Ces actions de défense ont des réper­cus­sions sur l’organisation et la ges­tion des sys­tèmes, et néces­si­tent la mise en place de ressources humaines dignes de con­fi­ance et com­pé­tentes dans les dernières tech­nolo­gies, inclu­ant des hack­ers pro­fes­sion­nels inven­tifs, et col­lab­o­rant au mieux avec leurs col­lègues des organ­ismes de cyber­sécu­rité des pays amis.

Quelques recommandations

In fine, l’AAE exprime qua­torze recom­man­da­tions. Par­mi ces qua­torze recom­man­da­tions, trois ont été classées « essentielles » :

Recom­man­da­tion R11 : Tous les acteurs cer­ti­fiés du trans­port aérien doivent avoir l’obligation de déc­la­ra­tion, de partage, puis de traite­ment sys­té­ma­tique des cyber-incidents.

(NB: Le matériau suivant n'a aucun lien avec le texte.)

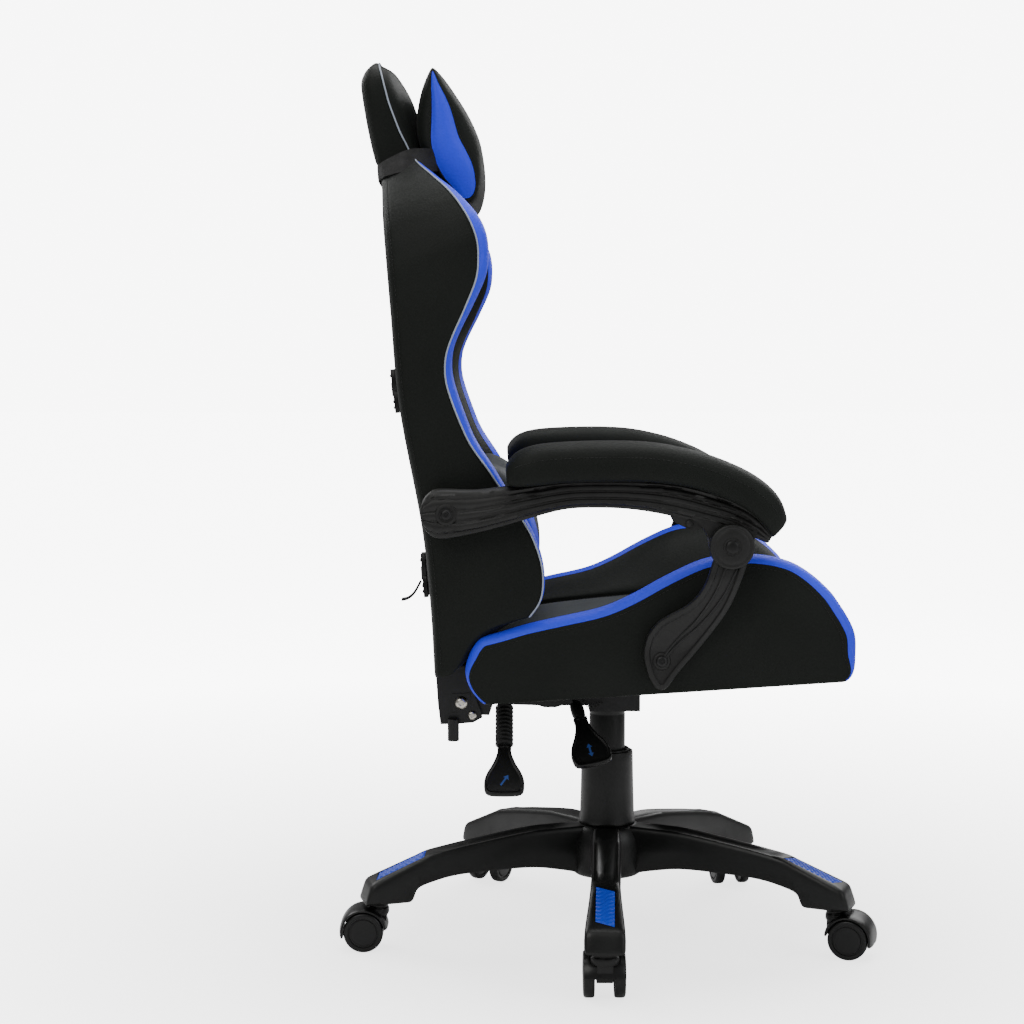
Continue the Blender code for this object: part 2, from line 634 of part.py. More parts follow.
def side_strip(low, high, near, far, half_width):
    """A thin sheet along the back line, between two depths in front of it."""
    heights = [low] + [z for _, z in BACK_LINE if low < z < high] + [high]
    outline = [(back_x(z) + near, z) for z in heights]
    outline += [(back_x(z) + far, z) for z in reversed(heights)]
    return side_mesh(outline, -half_width, half_width)


def taper_shoulders(mesh, half_width):
    """Draws the corners above the shoulders in, as the wings lean in there."""
    cut_at_heights(mesh, [SHOULDER_HEIGHT])
    for vertex in mesh.vertices:
        over = max(0.0, vertex.co.z - SHOULDER_HEIGHT)
        vertex.co.y = math.copysign(half_width - SHOULDER_SLOPE * over, vertex.co.y)


def frame_route():
    """Path of the tube: up one side, across at the neck and down the other."""
    side = [(height, FRAME_HALF_WIDTH) for height in (0.370, 0.447, 0.544, 0.684, 0.797, 0.845)]
    side += [(0.8850, 0.1690), (0.9150, 0.1450), (0.9320, 0.1100)]
    points = [(back_x(z) + FRAME_DEPTH, -y, z) for z, y in side]
    return points + [(x, -y, z) for x, y, z in reversed(points)]


def build_wing(side, sign, recline, at):
    outline = list(BACK_LINE[:-1]) + list(WING_FRONT) + list(WING_BOTTOM)
    mesh = side_mesh(outline, sign * WING_INNER, sign * WING_OUTER)
    cut_at_heights(mesh, [SHOULDER_HEIGHT])
    for vertex in mesh.vertices:
        vertex.co.y -= sign * SHOULDER_SLOPE * max(0.0, vertex.co.z - SHOULDER_HEIGHT)
    wing = new_part(f"backrest_wing_{side}", mesh, "black_leather", recline, at, bevel=0.005)
    x, z = ARM_REAR_PIVOT
    boolean(wing, "DIFFERENCE", "bolt_hole",
            cylinder_mesh(BOLT_RADIUS + 0.0005, (x, sign * 0.15, z), (x, sign * 0.29, z), 16))


def build_recline_plate(side, sign, recline, at):
    """The backrest's plate at the recline hinge, with the lug below it."""
    plate = new_part(f"recline_plate_{side}",
                     side_mesh(PLATE_OUTLINE, sign * PLATE_INNER, sign * PLATE_OUTER),
                     "black_steel", recline, at)
    lug = side_mesh(LUG_OUTLINE, sign * (PLATE_INNER + 0.0005), sign * (PLATE_OUTER + 0.0085))
    boolean(plate, "UNION", "lug", lug)
    x, z = RECLINE_PIVOT
    boolean(plate, "DIFFERENCE", "hole",
            cylinder_mesh(BOLT_RADIUS + GAP, (x, sign * 0.17, z), (x, sign * 0.22, z), 16))


def build_soft_extras(recline, at):
    """The head pillow on its strap, and the lumbar pillow with its strap and buckle."""
    new_part("head_pillow", side_mesh(HEAD_PILLOW_OUTLINE, -HEAD_PILLOW_HALF_WIDTH, HEAD_PILLOW_HALF_WIDTH),
             "black_leather", recline, at, bevel=0.008)
    new_part("lumbar_pillow", side_mesh(LUMBAR_OUTLINE, -LUMBAR_HALF_WIDTH, LUMBAR_HALF_WIDTH),
             "grey_leather", recline, at, bevel=0.010)
    rear, front, half = -0.2960, -0.2330, NECK_HALF_WIDTH + 0.0045
    loops = []
    for grow in (STRAP_THICKNESS, 0.0):
        loops.append([(rear - grow, -half + 0.01), (rear + 0.01, -half - grow), (front, -half - grow),
                      (front + grow, -half + 0.004), (front + grow, half - 0.004), (front, half + grow),
                      (rear + 0.01, half + grow), (rear - grow, half - 0.01)])
    strap = outline_mesh(loops, STRAP_HIGH - STRAP_LOW)
    strap.transform(Matrix.Translation((0, 0, (STRAP_LOW + STRAP_HIGH) / 2)))
    new_part("head_strap", strap, "black_webbing", recline, at)
    new_part("lumbar_strap", side_strip(0.4200, 0.7450, -0.0022, -0.0006, WEBBING_HALF_WIDTH),
             "black_webbing", recline, at)
    buckle_height, half_height = 0.7250, 0.0190
    back = back_x(buckle_height)
    new_part("lumbar_buckle", box_mesh((back - 0.0085, -0.0170, buckle_height - half_height),
                                       (back - 0.0040, 0.0170, buckle_height + half_height)),
             "black_plastic", recline, at, bevel=0.0015)


def build_arm(side, sign, recline, recline_at):
    x, z = ARM_REAR_PIVOT
    arm_at = Vector((x, 0, z))
    pivot = new_pivot(f"arm_{side}_pivot", arm_at - Vector(recline_at), recline)
    outline = list(ARM_TOP_EDGE) + list(ARM_LOWER_EDGE)
    frame = new_part(f"arm_frame_{side}", side_mesh(outline, sign * ARM_INNER, sign * ARM_OUTER),
                     "black_plastic", pivot, arm_at, bevel=0.003)
    for name, (x, z), radius in (
        ("rear_hole", ARM_REAR_PIVOT, BOLT_RADIUS), ("front_hole", ARM_FRONT_PIVOT, HUB_BOLT_RADIUS),
    ):
        hole = cylinder_mesh(radius + GAP, (x, sign * 0.24, z), (x, sign * 0.32, z), 16)
        boolean(frame, "DIFFERENCE", name, hole)
    pad_low = [(x, z + 0.0010) for x, z in reversed(ARM_TOP_EDGE[4:-1])]
    pad = side_mesh(list(ARM_PAD_TOP) + pad_low, sign * ARM_PAD_INNER, sign * ARM_PAD_OUTER)
    new_part(f"arm_pad_{side}", pad, "black_leather", pivot, arm_at, bevel=0.006)
    bolt(f"arm_rear_bolt_{side}", ARM_REAR_PIVOT, sign, ARM_OUTER + GAP, 0.2000, 0.0090, pivot, arm_at)
    cap_face = LINK_INNER + LINK_OFFSET + LINK_THICKNESS + 0.0025
    bolt(f"arm_hub_cap_{side}", ARM_FRONT_PIVOT, sign, cap_face, 0.2700, 0.0085, pivot, arm_at,
         HUB_BOLT_RADIUS, "black_plastic")


def lean_out(mesh, sign):
    """Sets the link's top outboard of its foot, with a straight lean between two heights."""
    cut_at_heights(mesh, (LINK_OFFSET_LOW, LINK_OFFSET_HIGH))
    for vertex in mesh.vertices:
        share = (vertex.co.z - LINK_OFFSET_LOW) / (LINK_OFFSET_HIGH - LINK_OFFSET_LOW)
        vertex.co.y += sign * LINK_OFFSET * min(1.0, max(0.0, share))


def build_link(side, sign, swivel, swivel_at):
    """The swinging link from the seat's side to the arm's front hub."""
    x, z = LINK_PIVOT
    link_at = Vector((x, 0, z))
    pivot = new_pivot(f"link_{side}_pivot", link_at - Vector(swivel_at), swivel)
    mesh = side_mesh(LINK_OUTLINE, sign * LINK_INNER, sign * (LINK_INNER + LINK_THICKNESS))
    lean_out(mesh, sign)
    link = new_part(f"arm_link_{side}", mesh, "black_plastic", pivot, link_at)
    hub_x, hub_z = ARM_FRONT_PIVOT
    inner = LINK_INNER + LINK_OFFSET
    hub = cylinder_mesh(HUB_RADIUS, (hub_x, sign * inner, hub_z),
                        (hub_x, sign * (inner + LINK_THICKNESS + 0.002), hub_z), 32)
    boolean(link, "UNION", "hub", hub)
    for name, (hole_x, hole_z), radius in (
        ("front_hole", ARM_FRONT_PIVOT, HUB_BOLT_RADIUS + HUB_BOLT_PLAY),
        ("foot_hole", LINK_PIVOT, BOLT_RADIUS + GAP),
    ):
        hole = cylinder_mesh(radius, (hole_x, sign * 0.24, hole_z), (hole_x, sign * 0.33, hole_z), 16)
        boolean(link, "DIFFERENCE", name, hole)
    foot_face = LINK_INNER + LINK_THICKNESS + GAP
    bolt(f"link_bolt_{side}", LINK_PIVOT, sign, foot_face, SEAT_HALF_WIDTH + 0.0010, 0.0085, pivot, link_at)


def lever_direction(lean=0.0):
    """Unit vector down a lever, leaning forward by an angle in degrees."""
    drop = math.radians(LEVER_DROP)
    down = Vector((0, -math.cos(drop), -math.sin(drop)))
    return (down + Vector((math.tan(math.radians(lean)), 0, 0))).normalized()


def paddle_mesh(start, direction):
    """The lever's flat, flared grip, hanging from a point along a direction."""
    across = Vector((1, 0, 0))
    across = (across - across.dot(direction) * direction).normalized()
    face = across.cross(direction)
    half, neck = PADDLE_WIDTH / 2, 0.0085
    outline = [(-neck, 0.0), (-neck, 0.012), (-half, 0.040)]
    outline += arc((0.010 - half, PADDLE_LENGTH - 0.010), 0.010, 180, 90, 4)
    outline += [(-x, y) for x, y in reversed(outline)]
    mesh = outline_mesh([outline], PADDLE_THICKNESS)
    turn = Matrix((across, direction, face)).transposed().to_4x4()
    mesh.transform(Matrix.Translation(start) @ turn)
    return mesh


def lever_pivot(name, x, swivel, swivel_at):
    at = Vector((x, -MECHANISM_HALF_WIDTH - 0.004, LEVER_HEIGHT))
    return new_pivot(f"{name}_pivot", at - Vector(swivel_at), swivel), at


def lever_rod_mesh(x, direction, length):
    bend = Vector((x, LEVER_BEND_Y, LEVER_HEIGHT))
    root = Vector((x, -MECHANISM_HALF_WIDTH - 0.0008, LEVER_HEIGHT))
    before, after = bend + Vector((0, 0.008, 0)), bend + direction * 0.008
    return wire_mesh([root, before, bend * 0.5 + (before + after) * 0.25, after, bend + direction * length],
                     LEVER_ROD_RADIUS), bend


def build_levers(swivel, swivel_at):
    pivot, at = lever_pivot("lift_lever", LIFT_LEVER_X, swivel, swivel_at)
    direction = lever_direction(14.0)
    rod, bend = lever_rod_mesh(LIFT_LEVER_X, direction, 0.018)
    new_part("lift_lever_rod", rod, "black_plastic", pivot, at)
    new_part("lift_lever_paddle", paddle_mesh(bend + direction * 0.0185, direction),
             "black_plastic", pivot, at, bevel=0.0015)
    pivot, at = lever_pivot("recline_lever", RECLINE_LEVER_X, swivel, swivel_at)
    direction = lever_direction()
    rod, bend = lever_rod_mesh(RECLINE_LEVER_X, direction, BOOT_END)
    new_part("recline_lever_rod", rod, "black_steel", pivot, at)
    new_part("recline_lever_paddle", paddle_mesh(bend + direction * (BOOT_END + 0.0005), direction),
             "black_plastic", pivot, at, bevel=0.0015)
    build_boot(bend, direction, pivot, at)


def build_boot(bend, direction, pivot, at):
    """The ribbed rubber boot on the recline lever's rod."""
    ribs, length = 9, BOOT_END - BOOT_START
    profile = []
    for rib in range(ribs):
        top = length * (1 - rib / ribs)
        profile += [(BOOT_RADIUS, top), (BOOT_RADIUS, top - length / ribs * 0.55),
                    (BOOT_RADIUS - 0.0015, top - length / ribs * 0.75)]
    profile += [(BOOT_RADIUS - 0.0015, 0.0), (LEVER_ROD_RADIUS + GAP, 0.0), (LEVER_ROD_RADIUS + GAP, length)]
    boot = turned_part("recline_lever_boot", profile, "black_plastic", pivot, steps=14,
                       at=bend + direction * BOOT_START - at)
    boot.rotation_euler = Vector((0, 0, 1)).rotation_difference(direction).to_euler()


def centre_on_floor(root):
    """Moves the tree so that the box of all the parts is centred on X = Y = 0 and starts at Z = 0."""
    bpy.context.view_layer.update()
    graph = bpy.context.evaluated_depsgraph_get()
    corners = []
    for obj in PARTS.objects:
        if obj.type != "MESH":
            continue
        evaluated = obj.evaluated_get(graph)
        mesh = evaluated.to_mesh()
        corners += [obj.matrix_world @ vertex.co for vertex in mesh.vertices]
        evaluated.to_mesh_clear()
    low = Vector(min(corner[axis] for corner in corners) for axis in range(3))
    high = Vector(max(corner[axis] for corner in corners) for axis in range(3))
    root.location = (-(low.x + high.x) / 2, -(low.y + high.y) / 2, -low.z)


def main():
    root = new_pivot(OBJECT_NAME, (0, 0, 0))
    build_base(root)
    for index in range(LEG_COUNT):
        build_caster(index, root)
    lift = build_column(root)
    swivel_at = Vector((0, 0, ROD_TOP))
    swivel = new_pivot("seat_swivel", (0, 0, ROD_TOP - CYLINDER_TOP), lift)
    build_seat(swivel, swivel_at)
    build_levers(swivel, swivel_at)
    recline_at = Vector((RECLINE_PIVOT[0], 0, RECLINE_PIVOT[1]))
    recline = new_pivot("recline_pivot", recline_at - swivel_at, swivel)
    build_backrest(recline, recline_at)
    build_soft_extras(recline, recline_at)
    for side, sign in SIDES.items():
        build_arm(side, sign, recline, recline_at)
        build_link(side, sign, swivel, swivel_at)
    centre_on_floor(root)


clear_scene()
PARTS = new_collection(OBJECT_NAME, hidden=False)
CUTTERS = new_collection("cutters", hidden=True)
main()
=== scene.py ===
import json
import math

import bmesh
import bpy
import numpy as np
from mathutils import Matrix, Vector
from mathutils.bvhtree import BVHTree

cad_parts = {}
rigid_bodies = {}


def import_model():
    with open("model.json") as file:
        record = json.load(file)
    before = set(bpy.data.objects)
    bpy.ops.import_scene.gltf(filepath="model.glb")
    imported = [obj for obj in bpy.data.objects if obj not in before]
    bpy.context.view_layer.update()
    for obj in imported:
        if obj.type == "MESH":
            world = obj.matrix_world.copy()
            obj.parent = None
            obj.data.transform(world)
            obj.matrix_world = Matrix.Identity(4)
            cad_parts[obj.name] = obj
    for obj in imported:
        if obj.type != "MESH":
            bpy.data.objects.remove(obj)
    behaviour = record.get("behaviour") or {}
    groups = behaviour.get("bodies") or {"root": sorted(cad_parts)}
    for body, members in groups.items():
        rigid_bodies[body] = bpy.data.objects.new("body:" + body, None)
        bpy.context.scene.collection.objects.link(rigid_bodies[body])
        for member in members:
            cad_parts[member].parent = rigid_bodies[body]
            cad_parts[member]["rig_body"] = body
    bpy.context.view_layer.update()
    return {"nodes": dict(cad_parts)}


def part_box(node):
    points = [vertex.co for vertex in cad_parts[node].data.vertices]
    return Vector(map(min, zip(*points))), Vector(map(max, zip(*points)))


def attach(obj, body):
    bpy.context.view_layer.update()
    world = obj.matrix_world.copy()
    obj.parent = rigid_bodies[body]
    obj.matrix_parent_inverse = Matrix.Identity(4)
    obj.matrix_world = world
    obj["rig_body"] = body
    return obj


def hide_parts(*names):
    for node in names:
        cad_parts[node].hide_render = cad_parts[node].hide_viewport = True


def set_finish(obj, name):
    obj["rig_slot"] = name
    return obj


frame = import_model()
NODES = frame["nodes"]

# Every shape below is drawn in chair coordinates: the column on X = Y = 0, +Z up, +X forward,
# the chair's right side at -Y. COLUMN moves it to the frame's coordinates.
low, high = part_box("piston_rod")
COLUMN = np.array(((low.x + high.x) / 2, (low.y + high.y) / 2, 0.0))


# ---------------------------------------------------------------- materials


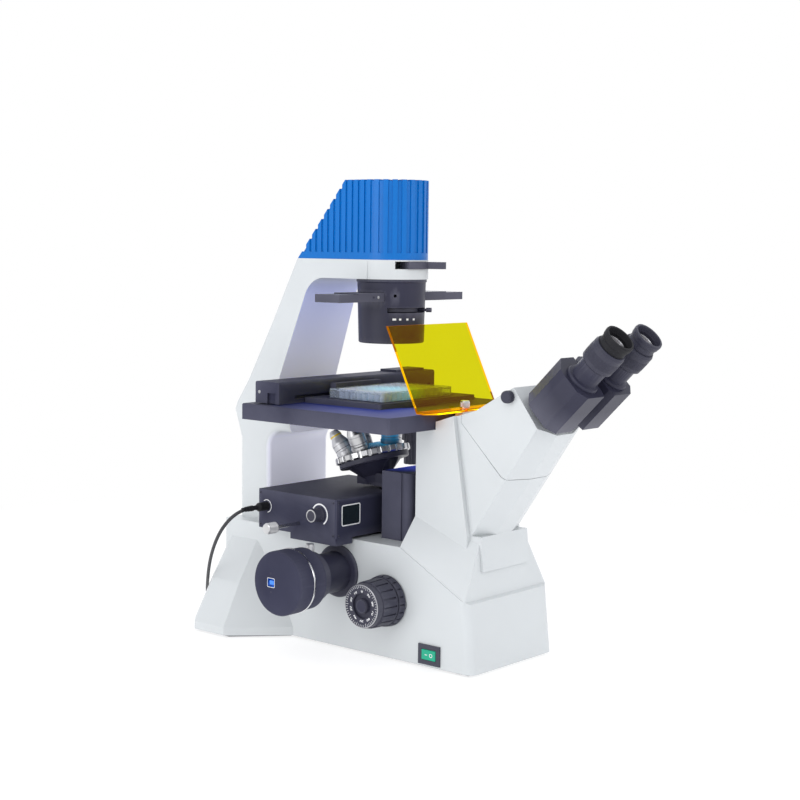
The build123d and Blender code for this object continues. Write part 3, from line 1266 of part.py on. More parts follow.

Recom­man­da­tion R12 : Il est urgent de dévelop­per un cadre régle­men­taire mon­di­al et har­mon­isé de la cyber­sécu­rité de l’aviation.

Recom­man­da­tion R14 : L’Organisation de l’aviation civile inter­na­tionale doit être leader et coor­don­ner au niveau mon­di­al toutes les activ­ités con­tribuant à ren­forcer la cyber­sécu­rité dans l’aviation civile.